Suddenly, I heard a familiar voice, it was Huda. She was crying “Help! Help!” I could not speak back. I saw her feet pointing towards me, I could not see her face, so I shook her feet and then I turned my face in agony in an attempt to see her. And when I turned my head I found that Huda had turned her whole body towards me and started to crawl in my direction… The poor girl…my good friend…she was all burned. Her insides were hanging out and sticking to the ground.

Then I mustered my courage as I saw her sprawling herself alongside next to me as if she was saying ‘Come on let’s die together.’ The stare of fear and farewell were fixed in her eyes. I started to speak with effort, uttering ‘I witness that there is no God but God, and Muhammed is the messenger of God.‘ All that she did was give me a serene peaceful look, as if telling me that she was ready to leave.

Minutes ago she was brimming with hope and life, and now all that was gone... There she was, brimming with death.
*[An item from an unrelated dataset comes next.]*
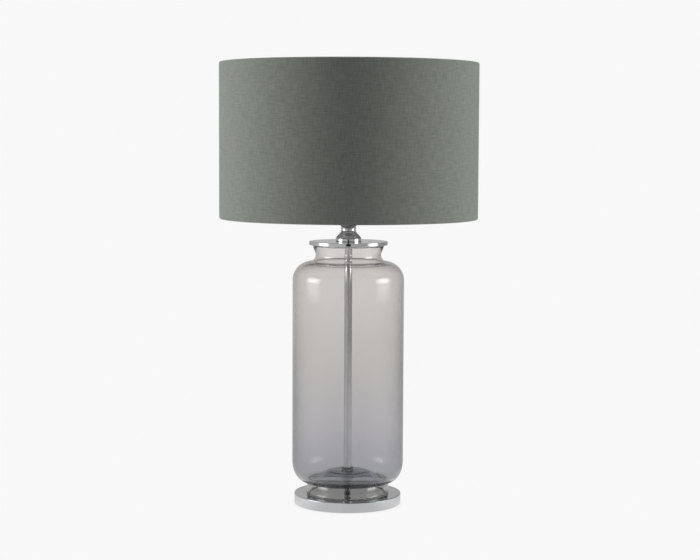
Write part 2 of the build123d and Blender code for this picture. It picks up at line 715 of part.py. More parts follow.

That was the last I was to see of her. Later on I heard that Huda died of bleeding. As for Mais, she was divided in two halves, a half which remained sitting and the other half was thrown on the ground.
We were transferred to the hospital in trucks and we were covered with blankets instead of ambulances. The number was high and most of the wounded died eventually of bleeding, and the lack of equipment and medical care. I was the only survivor from that blast.

Today, and after all this time has passed, I still relive the disaster minute by minute. The echoes of our giggles preceding the screams are still resonating in my ears whenever I immerse in my thoughts … And whenever I wake up I find my fist clenched in a bloody fist.


My second life, with hope
Injuries from the terrible explosion had almost killed me. My legs were particularly badly injured. At one point, the doctors considered amputating one of my legs. I got many surgeries done, hoping to be able to walk again, to return to my university and complete my studies. However, all what I got was a wheelchair. I used this chair to go to the university to extend my sick leave. I went to the Ministry of Health and several humanitarian organizations to allow me to travel outside the country for treatment. But all I got out were unanswered demands, and promises which could not alleviate my pain or heal my wounds.

All that changed when I met Ms. Hana Adwar, from the Iraqi Al–Amal Association. She exerted great efforts in order to get my case to those who could help…from her to the Red Crescent Association to the International Relief and World Development organization. I travelled to Amman and there, an operation that took four hours was performed on my knee joint. A four cm long sliver was removed from my right eye. I stayed in Amman for 28 days and after they removed my stitches, the very next day, I returned to Baghdad. And this time, I was pushing the wheelchair in front of me.

It was a tough, cruel and painful experience. I thank God I emerged from it strong. But I still had a lot of thinking to do, return to my life and reality, and go on. But where do I start? How do I start? I was frustrated. Then I resumed contact with Iraqi Al–Amal Association, and IAA continued its endless support to me. They offered me a free seat in the Women in Technology (WIT) classes for computer and professional skills training. Here I regained my interaction with others and feelings for people around me. I noticed my self confidence was gradually coming back. After I finished my training, the WIT program offered to hire me as a part time training assistant in the next WIT classes starting in September, in addition to my voluntary work with the Iftar distribution project (distribution of meals to widows, orphans and immigrants) of IAA.

I intend to pursue my voluntary work in the future. Even through part time commitment, it is through the civil society, that I found myself, where I had the reward of sharing my experience and learning at the same time. And, that is not where it ends. I have applied to University again, and I am awaiting the start of a new academic year, with more hope and aspiration than ever.